I feel like this is the kind of film where years down the road – long after spoilers about what happens are out in the open for everyone to see – people will write about at great length from a number of different perspectives. It can be looked at psychologically, religiously, historically, and probably any other number of different ways that I’m forgetting. When you are coming up with material like this, are you constantly aware of how people are going to read the text of the film, or do you just prefer to let it flow naturally?

Ari Aster: I hope I did. (laughs) I feel like I took the time to make sure all of those layers were there. I hope that it’s rich with metaphor, and I feel like the best horror films are. I hope there’s a lot to pick apart here.

The original cut of the film was three hours long, and I would love to show that, but I’m not sure it would really work. I sometimes feel slightly disingenuous when I talk about the film as a slow burn because that cut is the original slow burn that I was talking about. (laughs) This one is definitely the best cut, though, because rhythm and pacing are important when you’re trying to let people take all of these themes in. I’m very happy with the pacing here, and I think the previous version demanded a lot more patience than a first time feature filmmaker has the right to when there’s money on the table. (laughs)

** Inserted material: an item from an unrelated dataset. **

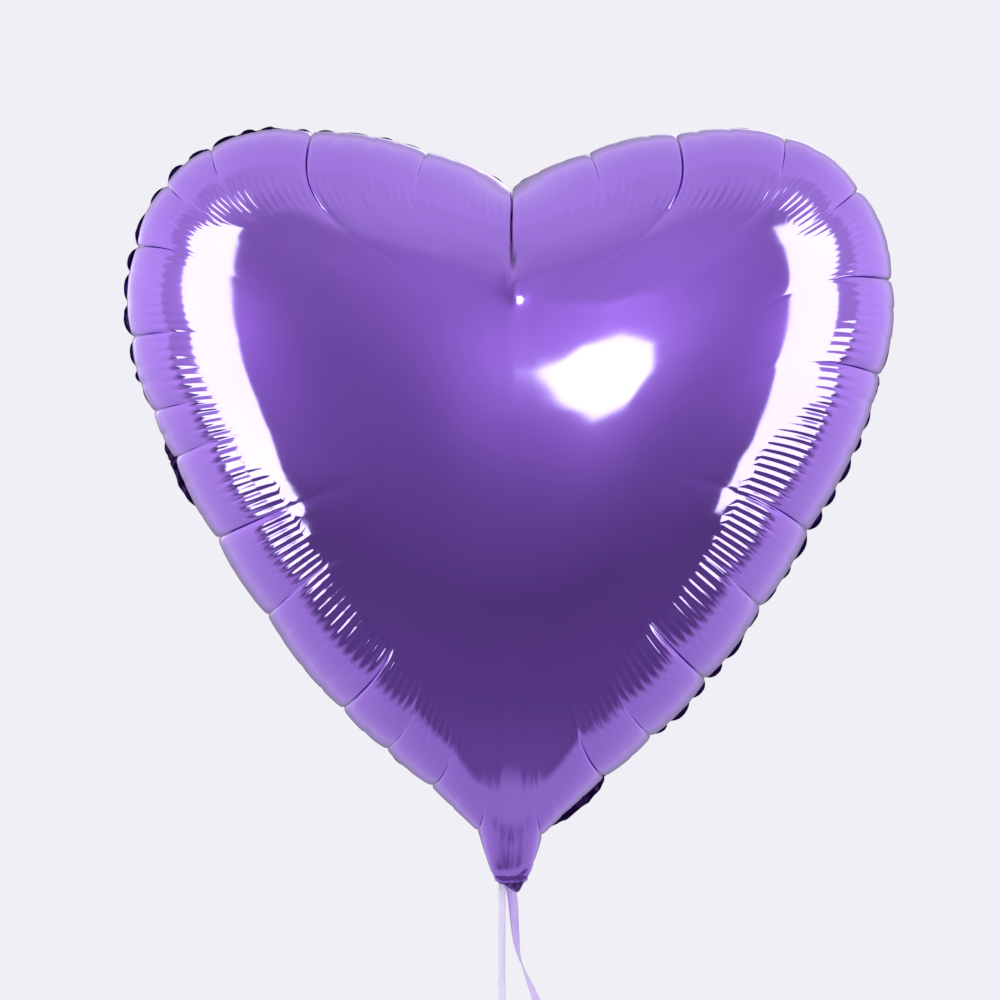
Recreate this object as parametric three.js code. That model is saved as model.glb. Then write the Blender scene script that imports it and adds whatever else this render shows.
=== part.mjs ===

But I’m hoping that if you see parallels in the film that you’ll know that they’re intentional. I try not to talk too much about them for obvious reason. I think that they’re there and they’re explicit enough. A good example that doesn’t spoil much is how the dollhouses that the mother creates are a metaphor for the family’s lack of agency. Even when I say it, it feels obvious to me and that it doesn’t need to be said. I always wonder if I’m robbing something from the film if I’m articulating something specific to someone who’s going to end up watching it. But yes, I always tried to be cognizant of that, and if you read something into the film, it’s probably intentional.

Hereditary opens in theatres everywhere on Friday, June 8, 2018.